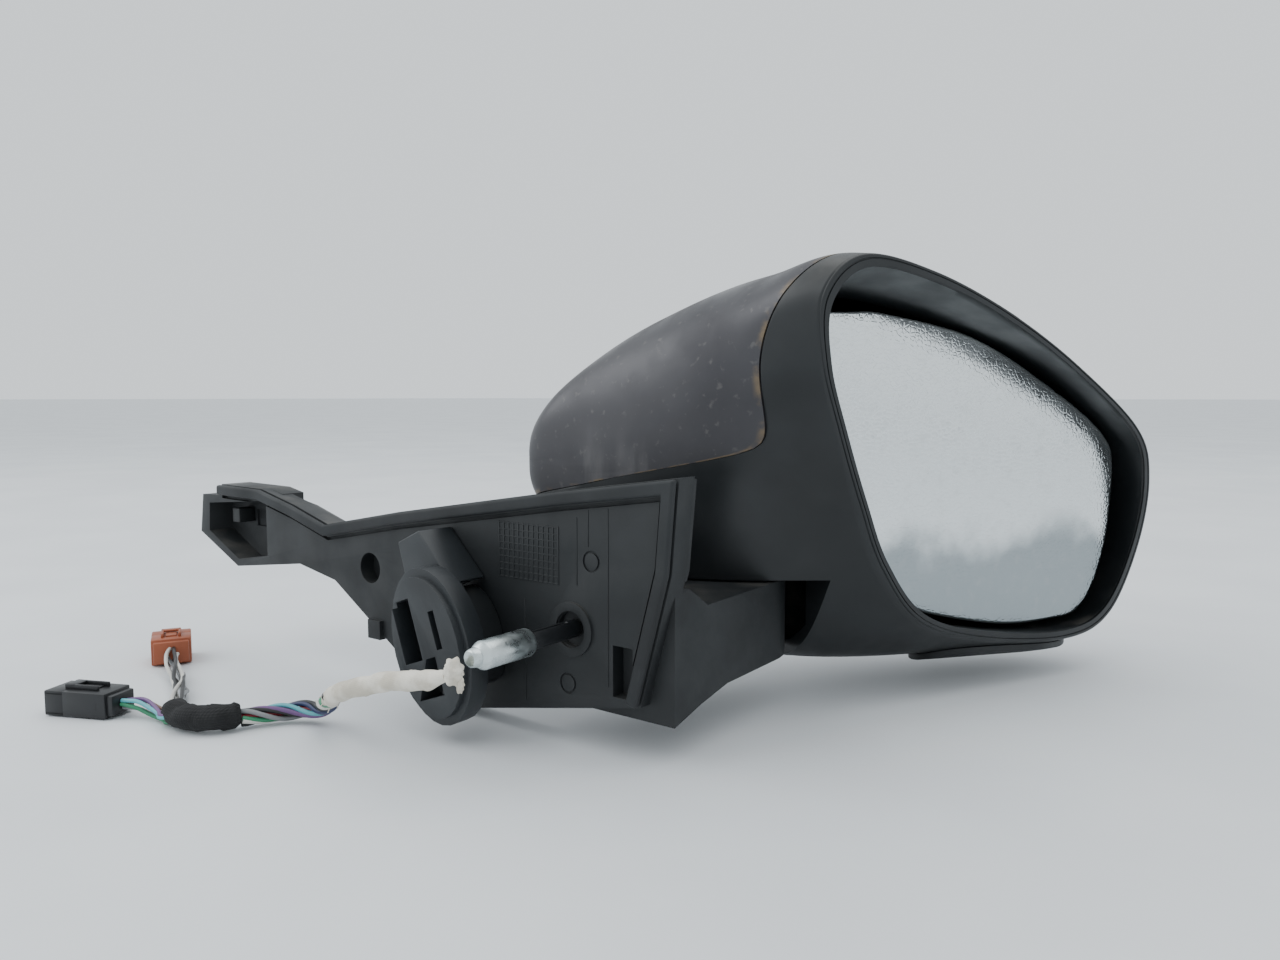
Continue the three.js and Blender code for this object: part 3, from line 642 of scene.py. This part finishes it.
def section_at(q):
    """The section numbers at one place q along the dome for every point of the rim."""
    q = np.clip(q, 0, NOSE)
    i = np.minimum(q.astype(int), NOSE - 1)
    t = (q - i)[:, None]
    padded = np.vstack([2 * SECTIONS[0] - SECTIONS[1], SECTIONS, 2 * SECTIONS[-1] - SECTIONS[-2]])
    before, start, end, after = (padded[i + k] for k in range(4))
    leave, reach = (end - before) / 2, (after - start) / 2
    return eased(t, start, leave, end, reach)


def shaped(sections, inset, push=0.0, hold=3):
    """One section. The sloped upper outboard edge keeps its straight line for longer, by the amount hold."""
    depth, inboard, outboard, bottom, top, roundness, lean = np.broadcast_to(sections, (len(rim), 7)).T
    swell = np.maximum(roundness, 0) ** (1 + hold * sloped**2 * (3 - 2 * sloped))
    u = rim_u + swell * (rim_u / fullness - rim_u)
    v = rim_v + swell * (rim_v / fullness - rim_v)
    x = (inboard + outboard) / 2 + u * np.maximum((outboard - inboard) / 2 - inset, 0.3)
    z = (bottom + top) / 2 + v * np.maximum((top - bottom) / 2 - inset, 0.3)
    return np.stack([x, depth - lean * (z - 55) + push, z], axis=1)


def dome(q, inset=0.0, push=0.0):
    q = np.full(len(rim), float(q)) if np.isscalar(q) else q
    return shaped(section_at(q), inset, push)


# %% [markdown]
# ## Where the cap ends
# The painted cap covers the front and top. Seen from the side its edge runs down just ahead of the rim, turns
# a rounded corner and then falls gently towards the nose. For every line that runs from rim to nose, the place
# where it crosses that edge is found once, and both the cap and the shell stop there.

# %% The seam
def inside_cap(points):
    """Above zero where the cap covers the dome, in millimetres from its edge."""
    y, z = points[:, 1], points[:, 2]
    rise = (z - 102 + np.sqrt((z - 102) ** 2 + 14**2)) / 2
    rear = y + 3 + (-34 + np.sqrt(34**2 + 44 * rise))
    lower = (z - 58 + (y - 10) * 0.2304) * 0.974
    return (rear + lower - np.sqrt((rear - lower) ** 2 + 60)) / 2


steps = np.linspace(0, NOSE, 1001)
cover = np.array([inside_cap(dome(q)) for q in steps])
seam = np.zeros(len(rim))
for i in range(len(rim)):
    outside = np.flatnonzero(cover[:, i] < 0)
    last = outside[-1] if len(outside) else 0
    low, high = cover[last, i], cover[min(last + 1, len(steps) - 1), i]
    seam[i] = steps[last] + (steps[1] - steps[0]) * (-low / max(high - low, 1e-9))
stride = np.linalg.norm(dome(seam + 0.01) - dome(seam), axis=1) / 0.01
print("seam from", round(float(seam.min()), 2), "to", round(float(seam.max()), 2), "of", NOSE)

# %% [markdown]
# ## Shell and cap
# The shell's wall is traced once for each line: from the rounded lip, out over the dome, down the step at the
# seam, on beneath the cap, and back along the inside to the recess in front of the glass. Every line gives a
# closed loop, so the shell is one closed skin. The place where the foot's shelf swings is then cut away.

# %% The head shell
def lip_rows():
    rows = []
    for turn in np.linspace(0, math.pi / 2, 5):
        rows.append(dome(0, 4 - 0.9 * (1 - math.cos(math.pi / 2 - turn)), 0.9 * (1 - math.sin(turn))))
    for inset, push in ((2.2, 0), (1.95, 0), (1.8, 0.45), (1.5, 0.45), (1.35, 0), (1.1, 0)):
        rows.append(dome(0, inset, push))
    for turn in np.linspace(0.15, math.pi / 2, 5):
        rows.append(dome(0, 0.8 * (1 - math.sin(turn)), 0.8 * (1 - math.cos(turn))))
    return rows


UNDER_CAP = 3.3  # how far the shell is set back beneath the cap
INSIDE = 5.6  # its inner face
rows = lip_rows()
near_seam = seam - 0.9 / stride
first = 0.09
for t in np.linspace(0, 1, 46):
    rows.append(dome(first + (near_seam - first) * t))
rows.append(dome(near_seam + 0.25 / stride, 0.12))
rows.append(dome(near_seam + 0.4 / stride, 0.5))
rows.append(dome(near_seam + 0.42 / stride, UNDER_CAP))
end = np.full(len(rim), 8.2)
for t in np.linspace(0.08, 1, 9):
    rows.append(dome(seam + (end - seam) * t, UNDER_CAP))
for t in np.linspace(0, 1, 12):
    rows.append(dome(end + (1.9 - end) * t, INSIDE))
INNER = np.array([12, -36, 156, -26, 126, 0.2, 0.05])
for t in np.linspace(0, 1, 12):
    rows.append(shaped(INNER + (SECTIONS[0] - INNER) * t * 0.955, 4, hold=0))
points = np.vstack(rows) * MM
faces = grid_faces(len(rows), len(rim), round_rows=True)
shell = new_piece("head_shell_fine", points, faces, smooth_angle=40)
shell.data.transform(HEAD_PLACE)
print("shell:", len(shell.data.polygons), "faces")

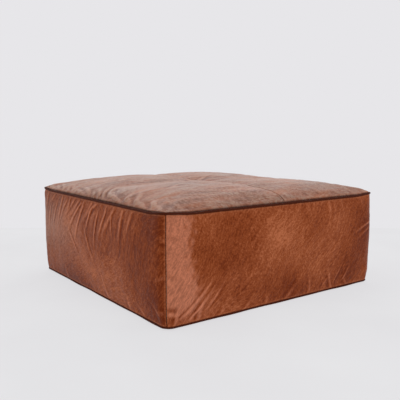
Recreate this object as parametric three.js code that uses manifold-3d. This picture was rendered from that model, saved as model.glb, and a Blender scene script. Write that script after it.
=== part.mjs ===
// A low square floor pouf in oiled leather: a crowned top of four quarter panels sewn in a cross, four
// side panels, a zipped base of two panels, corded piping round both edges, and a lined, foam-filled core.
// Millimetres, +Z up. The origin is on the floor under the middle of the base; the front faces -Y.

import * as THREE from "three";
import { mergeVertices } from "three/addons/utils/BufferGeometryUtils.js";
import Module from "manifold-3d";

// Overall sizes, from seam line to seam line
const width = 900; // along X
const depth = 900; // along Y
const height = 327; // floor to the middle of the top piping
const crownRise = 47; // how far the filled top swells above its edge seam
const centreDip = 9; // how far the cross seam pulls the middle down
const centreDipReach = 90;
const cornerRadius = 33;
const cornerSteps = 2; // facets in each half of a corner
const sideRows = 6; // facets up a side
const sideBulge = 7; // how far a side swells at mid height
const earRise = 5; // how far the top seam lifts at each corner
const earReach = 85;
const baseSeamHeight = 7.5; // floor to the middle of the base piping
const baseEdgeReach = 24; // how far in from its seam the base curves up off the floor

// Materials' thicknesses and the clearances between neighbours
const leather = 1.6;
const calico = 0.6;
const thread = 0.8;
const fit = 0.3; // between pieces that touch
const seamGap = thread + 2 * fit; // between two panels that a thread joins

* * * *

**EXERCISE OBJECTIVE:**
Reproduce each line of the material above precisely.

**REPLY:**
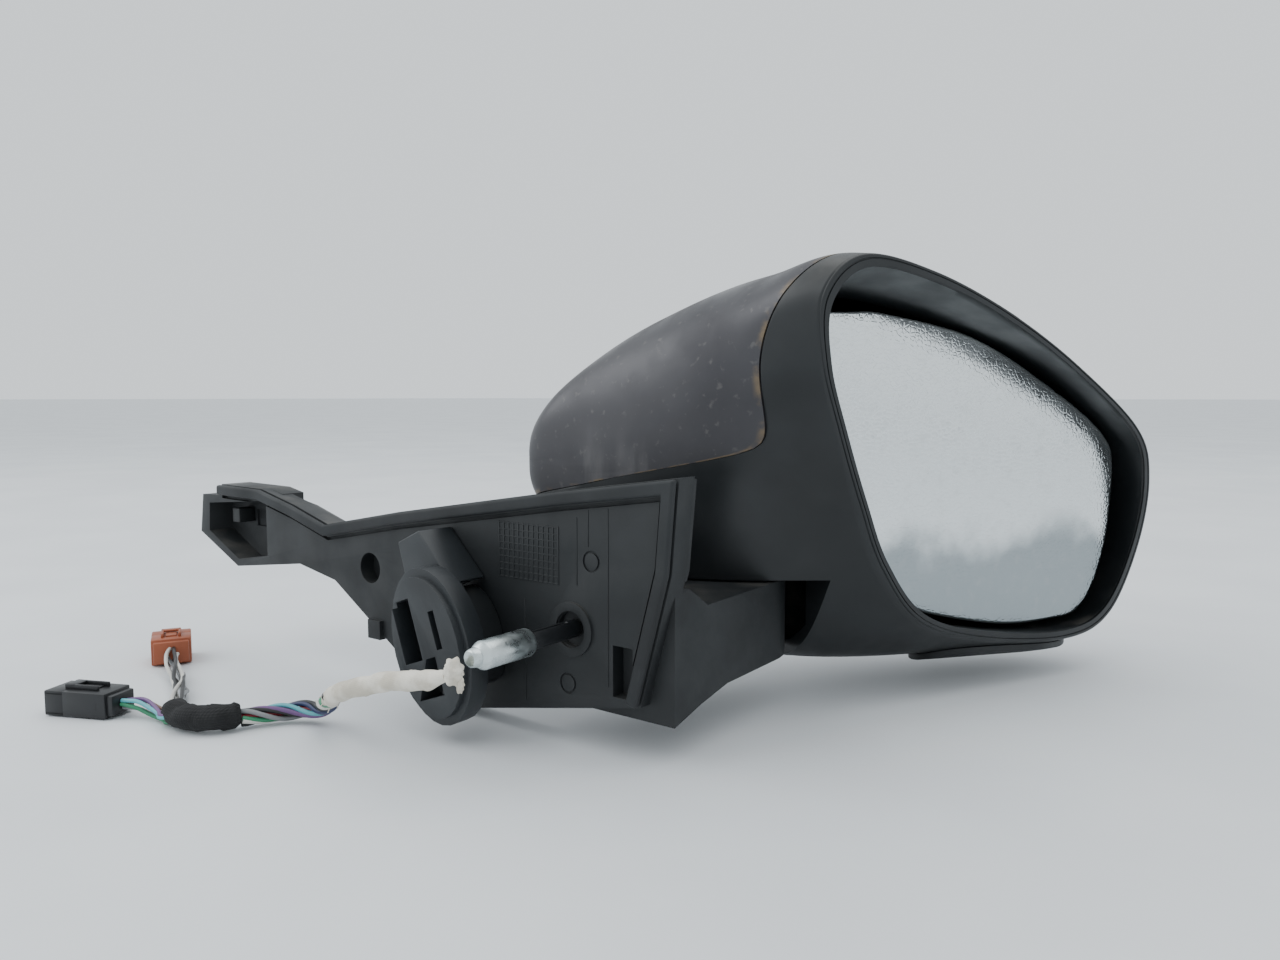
Continue the three.js and Blender code for this object: part 3, from line 642 of scene.py. This part finishes it.
def section_at(q):
    """The section numbers at one place q along the dome for every point of the rim."""
    q = np.clip(q, 0, NOSE)
    i = np.minimum(q.astype(int), NOSE - 1)
    t = (q - i)[:, None]
    padded = np.vstack([2 * SECTIONS[0] - SECTIONS[1], SECTIONS, 2 * SECTIONS[-1] - SECTIONS[-2]])
    before, start, end, after = (padded[i + k] for k in range(4))
    leave, reach = (end - before) / 2, (after - start) / 2
    return eased(t, start, leave, end, reach)


def shaped(sections, inset, push=0.0, hold=3):
    """One section. The sloped upper outboard edge keeps its straight line for longer, by the amount hold."""
    depth, inboard, outboard, bottom, top, roundness, lean = np.broadcast_to(sections, (len(rim), 7)).T
    swell = np.maximum(roundness, 0) ** (1 + hold * sloped**2 * (3 - 2 * sloped))
    u = rim_u + swell * (rim_u / fullness - rim_u)
    v = rim_v + swell * (rim_v / fullness - rim_v)
    x = (inboard + outboard) / 2 + u * np.maximum((outboard - inboard) / 2 - inset, 0.3)
    z = (bottom + top) / 2 + v * np.maximum((top - bottom) / 2 - inset, 0.3)
    return np.stack([x, depth - lean * (z - 55) + push, z], axis=1)


def dome(q, inset=0.0, push=0.0):
    q = np.full(len(rim), float(q)) if np.isscalar(q) else q
    return shaped(section_at(q), inset, push)


# %% [markdown]
# ## Where the cap ends
# The painted cap covers the front and top. Seen from the side its edge runs down just ahead of the rim, turns
# a rounded corner and then falls gently towards the nose. For every line that runs from rim to nose, the place
# where it crosses that edge is found once, and both the cap and the shell stop there.

# %% The seam
def inside_cap(points):
    """Above zero where the cap covers the dome, in millimetres from its edge."""
    y, z = points[:, 1], points[:, 2]
    rise = (z - 102 + np.sqrt((z - 102) ** 2 + 14**2)) / 2
    rear = y + 3 + (-34 + np.sqrt(34**2 + 44 * rise))
    lower = (z - 58 + (y - 10) * 0.2304) * 0.974
    return (rear + lower - np.sqrt((rear - lower) ** 2 + 60)) / 2


steps = np.linspace(0, NOSE, 1001)
cover = np.array([inside_cap(dome(q)) for q in steps])
seam = np.zeros(len(rim))
for i in range(len(rim)):
    outside = np.flatnonzero(cover[:, i] < 0)
    last = outside[-1] if len(outside) else 0
    low, high = cover[last, i], cover[min(last + 1, len(steps) - 1), i]
    seam[i] = steps[last] + (steps[1] - steps[0]) * (-low / max(high - low, 1e-9))
stride = np.linalg.norm(dome(seam + 0.01) - dome(seam), axis=1) / 0.01
print("seam from", round(float(seam.min()), 2), "to", round(float(seam.max()), 2), "of", NOSE)

# %% [markdown]
# ## Shell and cap
# The shell's wall is traced once for each line: from the rounded lip, out over the dome, down the step at the
# seam, on beneath the cap, and back along the inside to the recess in front of the glass. Every line gives a
# closed loop, so the shell is one closed skin. The place where the foot's shelf swings is then cut away.

# %% The head shell
def lip_rows():
    rows = []
    for turn in np.linspace(0, math.pi / 2, 5):
        rows.append(dome(0, 4 - 0.9 * (1 - math.cos(math.pi / 2 - turn)), 0.9 * (1 - math.sin(turn))))
    for inset, push in ((2.2, 0), (1.95, 0), (1.8, 0.45), (1.5, 0.45), (1.35, 0), (1.1, 0)):
        rows.append(dome(0, inset, push))
    for turn in np.linspace(0.15, math.pi / 2, 5):
        rows.append(dome(0, 0.8 * (1 - math.sin(turn)), 0.8 * (1 - math.cos(turn))))
    return rows


UNDER_CAP = 3.3  # how far the shell is set back beneath the cap
INSIDE = 5.6  # its inner face
rows = lip_rows()
near_seam = seam - 0.9 / stride
first = 0.09
for t in np.linspace(0, 1, 46):
    rows.append(dome(first + (near_seam - first) * t))
rows.append(dome(near_seam + 0.25 / stride, 0.12))
rows.append(dome(near_seam + 0.4 / stride, 0.5))
rows.append(dome(near_seam + 0.42 / stride, UNDER_CAP))
end = np.full(len(rim), 8.2)
for t in np.linspace(0.08, 1, 9):
    rows.append(dome(seam + (end - seam) * t, UNDER_CAP))
for t in np.linspace(0, 1, 12):
    rows.append(dome(end + (1.9 - end) * t, INSIDE))
INNER = np.array([12, -36, 156, -26, 126, 0.2, 0.05])
for t in np.linspace(0, 1, 12):
    rows.append(shaped(INNER + (SECTIONS[0] - INNER) * t * 0.955, 4, hold=0))
points = np.vstack(rows) * MM
faces = grid_faces(len(rows), len(rim), round_rows=True)
shell = new_piece("head_shell_fine", points, faces, smooth_angle=40)
shell.data.transform(HEAD_PLACE)
print("shell:", len(shell.data.polygons), "faces")

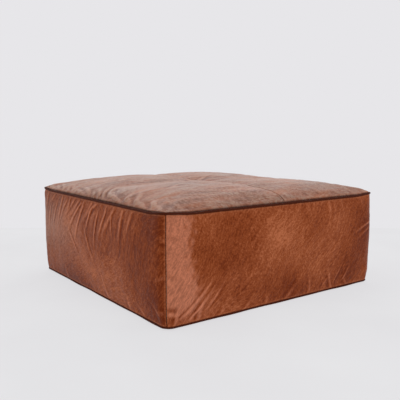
Recreate this object as parametric three.js code that uses manifold-3d. This picture was rendered from that model, saved as model.glb, and a Blender scene script. Write that script after it.
=== part.mjs ===
// A low square floor pouf in oiled leather: a crowned top of four quarter panels sewn in a cross, four
// side panels, a zipped base of two panels, corded piping round both edges, and a lined, foam-filled core.
// Millimetres, +Z up. The origin is on the floor under the middle of the base; the front faces -Y.

import * as THREE from "three";
import { mergeVertices } from "three/addons/utils/BufferGeometryUtils.js";
import Module from "manifold-3d";

// Overall sizes, from seam line to seam line
const width = 900; // along X
const depth = 900; // along Y
const height = 327; // floor to the middle of the top piping
const crownRise = 47; // how far the filled top swells above its edge seam
const centreDip = 9; // how far the cross seam pulls the middle down
const centreDipReach = 90;
const cornerRadius = 33;
const cornerSteps = 2; // facets in each half of a corner
const sideRows = 6; // facets up a side
const sideBulge = 7; // how far a side swells at mid height
const earRise = 5; // how far the top seam lifts at each corner
const earReach = 85;
const baseSeamHeight = 7.5; // floor to the middle of the base piping
const baseEdgeReach = 24; // how far in from its seam the base curves up off the floor

// Materials' thicknesses and the clearances between neighbours
const leather = 1.6;
const calico = 0.6;
const thread = 0.8;
const fit = 0.3; // between pieces that touch
const seamGap = thread + 2 * fit; // between two panels that a thread joins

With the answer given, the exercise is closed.